Barberski fotel i maszynki
Zakład barberski trzeba odpowiednio wyposażyć. Podstawą są fotele barberskie, maszynki do golenia (co najmniej 5) oraz brzytwy i nożyce. Do tego potrzebne są lustra, suszarki, kosmetyki, porządne ręczniki. W salonie warto wydzielić poczekalnię, w której powinny stanąć wygodne fotele. W barbershopie można też sprzedawać kosmetyki do pielęgnacji brody i czupryny. Decydując się na taki handel, trzeba jeszcze wyposażyć lokal w estetyczne gabloty.

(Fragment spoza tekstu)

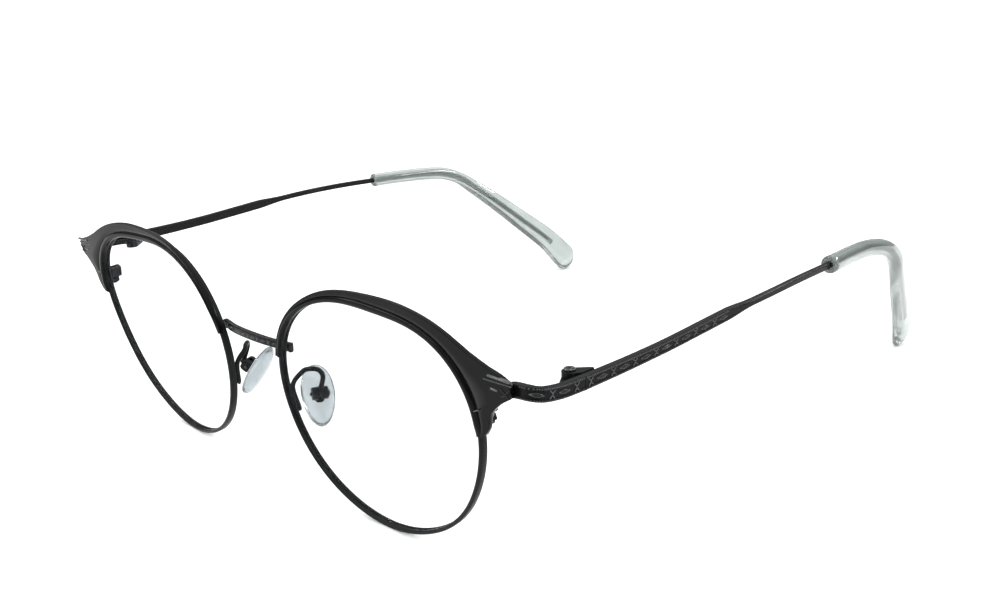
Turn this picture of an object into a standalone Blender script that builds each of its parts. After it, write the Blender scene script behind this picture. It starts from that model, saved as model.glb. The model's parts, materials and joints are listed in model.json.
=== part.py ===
"""Round wire eyeglasses with black metal brow trims, engraved temples and clear temple tips.

Units are metres, +Z is up. The glasses stand on the lower rims and on the ends of the temple tips,
face -Y, and the wearer's left is +X. Sizes below are in millimetres and are turned into metres by MM.
Every node is one closed solid. The right side is the left side mirrored in x = 0.
"""

import math

import bpy
import bmesh
import numpy as np
from mathutils import Vector

MM = 0.001

# ---------------------------------------------------------------- driving dimensions (mm)
ROW_SHIFT = (0.0, -71.43, 0.124)    # moves the lens plane so that the whole object is centred on y = 0
SOLDER_GAP = 0.04                  # clearance left between pieces that are soldered or glued together

# lens planes
LENS_CENTRE = (34.07, 0.0, 21.787)  # boxing centre of the wearer's left lens
FACE_WRAP = math.radians(2.17)     # each lens plane turns back towards the temple
PANTO = math.radians(5.53)         # lens planes lean, lower edge towards the cheek
# aperture radius as a short cosine/sine series about the lens centre, k = 2..6
AP_R0 = 22.59
AP_COS = (2.114, 0.072, -0.244, -0.158, -0.090)
AP_SIN = (0.773, 0.954, 0.235, 0.074, -0.036)
RIM_DISH = 0.0037                  # the rim edge lies off its plane by this times (r^2 - AP_R0^2)

# rims
RIM_T = 0.75                       # radial thickness of the eyewire
RIM_D = 1.45                       # front-to-back depth of the eyewire
RIM_GROOVE = 0.24                  # depth of the V groove that holds the lens
SPLIT_PHI = 15.0                   # where the eyewire is cut for the closing blocks, degrees
SPLIT_GAP = 0.12
RIM_STATIONS = 54

# lenses
LENS_THICK = 1.3
LENS_SAG = 1.5

# brow trims: (angle about the lens centre in degrees, width beyond the aperture)
BROW_WIDTHS = (
    (167.0, 1.15), (158.0, 1.25), (145.0, 1.35), (130.0, 1.58), (118.0, 1.90), (104.0, 2.16),
    (92.0, 2.45), (80.0, 2.85), (69.0, 3.15), (58.0, 3.30), (50.0, 3.58), (44.0, 3.93),
    (39.0, 4.45), (35.0, 5.25), (32.0, 6.20), (29.2, 7.40), (26.6, 9.00), (24.2, 10.25),
    (23.4, 10.40), (20.3, 9.25), (19.7, 7.50), (18.6, 5.90), (17.3, 4.65), (15.2, 3.80),
    (12.3, 3.20), (10.0, 2.30), (9.0, 1.40),
)
BROW_BACK = 0.20                   # the flange behind the flat band reaches back to this offset
BROW_FRONT = 1.12                  # front of the flat band
BEAD_FRONT = 1.38                  # crest of the rounded bead beside the lens
BEAD_W = 0.85

# endpiece and temple arm
BAR_X = 70.50                      # centre plane of the straight part of the bar
BAR_T = 1.30                       # bar thickness
BAR_H0, BAR_H1 = 2.20, 1.95        # bar height at the endpiece and at its rear end
HINGE_X, HINGE_Y, HINGE_Z = 67.90, 10.40, 33.65
BUTT_GAP = 0.10                    # gap between endpiece and temple when open
BAR_END_Y = 49.5                   # the engraved bar stops here
WIRE_R = 0.72                      # core wire radius behind the bar
KNUCKLE_R = 1.28
BORE_R = 0.60
SCREW_R = 0.50

# temple tips
TIP_START_Y = 82.4
TIP_R = 1.74
TIP_BORE_R = 0.82
TIP_GROW = 2.35                    # extra half width at the tip's end
TIP_TWIST = math.radians(20)       # the broad end turns to lie against the head

# bridge
BRIDGE_H, BRIDGE_T = 1.50, 1.05

# nose pads
PAD_CENTRE = (9.75, 5.0, 17.3)
PAD_AXIS = (0.480, -0.257, -0.838)     # long axis, top to bottom
PAD_FACE = (-0.769, 0.336, -0.544)     # outward normal of the face that rests on the nose
PAD_L, PAD_W, PAD_T = 11.8, 6.3, 2.3
PAD_BOX = (2.9, 2.2, 1.9)              # along the screw, along the pad, away from the pad
ARM_R = 0.46                           # radius of the pad arm's wire
ARM_LINE = ((9.45, 2.05, 22.7), (10.3, 2.95, 23.35), (11.6, 4.2, 23.2), (12.45, 4.6, 22.0))


# ---------------------------------------------------------------- scene and helpers
for old in list(bpy.data.objects):
    bpy.data.objects.remove(old)


def material(name, colour, rough, metal, alpha=1.0, coat=0.0, transmission=0.0):
    m = bpy.data.materials.new(name)
    m.use_nodes = True
    bsdf = m.node_tree.nodes["Principled BSDF"]
    bsdf.inputs["Base Color"].default_value = (*colour, 1.0)
    bsdf.inputs["Roughness"].default_value = rough
    bsdf.inputs["Metallic"].default_value = metal
    bsdf.inputs["Coat Weight"].default_value = coat
    bsdf.inputs["Transmission Weight"].default_value = transmission
    bsdf.inputs["Alpha"].default_value = alpha
    return m


SATIN = material("satin_charcoal_metal", (0.022, 0.023, 0.024), 0.38, 0.6)
GLOSS = material("gloss_black_metal", (0.008, 0.008, 0.009), 0.16, 0.3, coat=0.6)
ENGRAVED = material("engraved_black_metal", (0.015, 0.015, 0.016), 0.30, 0.6)
STEEL = material("blackened_screw_steel", (0.05, 0.05, 0.052), 0.30, 0.9)
CLEAR = material("clear_lens", (0.97, 0.99, 0.99), 0.02, 0.0, alpha=0.25, transmission=1.0)
PAD_MAT = material("clear_pad_silicone", (0.80, 0.85, 0.88), 0.12, 0.0, alpha=0.5, transmission=0.8)
TIP_MAT = material("grey_green_translucent_tip", (0.55, 0.60, 0.60), 0.15, 0.0, transmission=0.7)


def vec(p):
    return np.array(p, float)


def unit(v):
    v = np.array(v, float)
    return v / np.linalg.norm(v)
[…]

Maciej Czasnowski, właściciel barbershopu „Warsztat Fryzur Męskich" we Wrocławiu
Luzacka atmosfera, ale strzyżenie profesjonalne

Z wykształcenia jestem fryzjerem, ale skończyłem studia i przez wiele lat pracowałem w dużych korporacjach. 3 lata temu odszedłem z dyrektorskiego stanowiska, bo chciałem zrobić coś swojego. A że fryzjerstwo zawsze było moją pasją, to stwierdziłem, że wracam do zawodowych korzeni. Zadałem sobie pytanie, czego mi brakuje, kiedy idę do fryzjera? Odpowiedź była prosta: wielu fryzjerów nie ma pojęcia, jak profesjonalnie podejść do klienta. Mamy do wyboru dwa typy zakładów: osiedlówka i sieciówka. Okazało się, że moje zastrzeżenia podziela wielu znajomych. I tak zdecydowałem się na profesjonalne fryzjerstwo męskie, czyli barberstwo. W mieszkaniu ustawiłem barberski fotel i zacząłem pracę. Dziś jestem właścicielem salonu, w którym pracuje 6 osób i obsługujemy 1500 klientów miesięcznie. Właśnie przenosimy się do 100 metrowego salonu w centrum Wrocławia. Teraz idziemy na fali mody i potrzeby. Ale profesjonalizm jest dla nas najważniejszy. Do nas przychodzi się jak do kumpla i taką atmosferę staramy się tworzyć. Uruchamiając taki zakład, trzeba sobie zdawać sprawę z tego, że prawdziwy barber, to profesjonalny fryzjer męski, który ma umieć strzyc krótko i perfekcyjnie. Ma umieć wykonać idealnie fryzury przy skórze, wykorzystując maszynki i brzytwy i dobrze wyprofilować brodę lub wąsy. Jak na stanowisku fryzjerskim leży 6-8 maszynek fryzjerskich, to jest to prawdziwe stanowisko barberskie.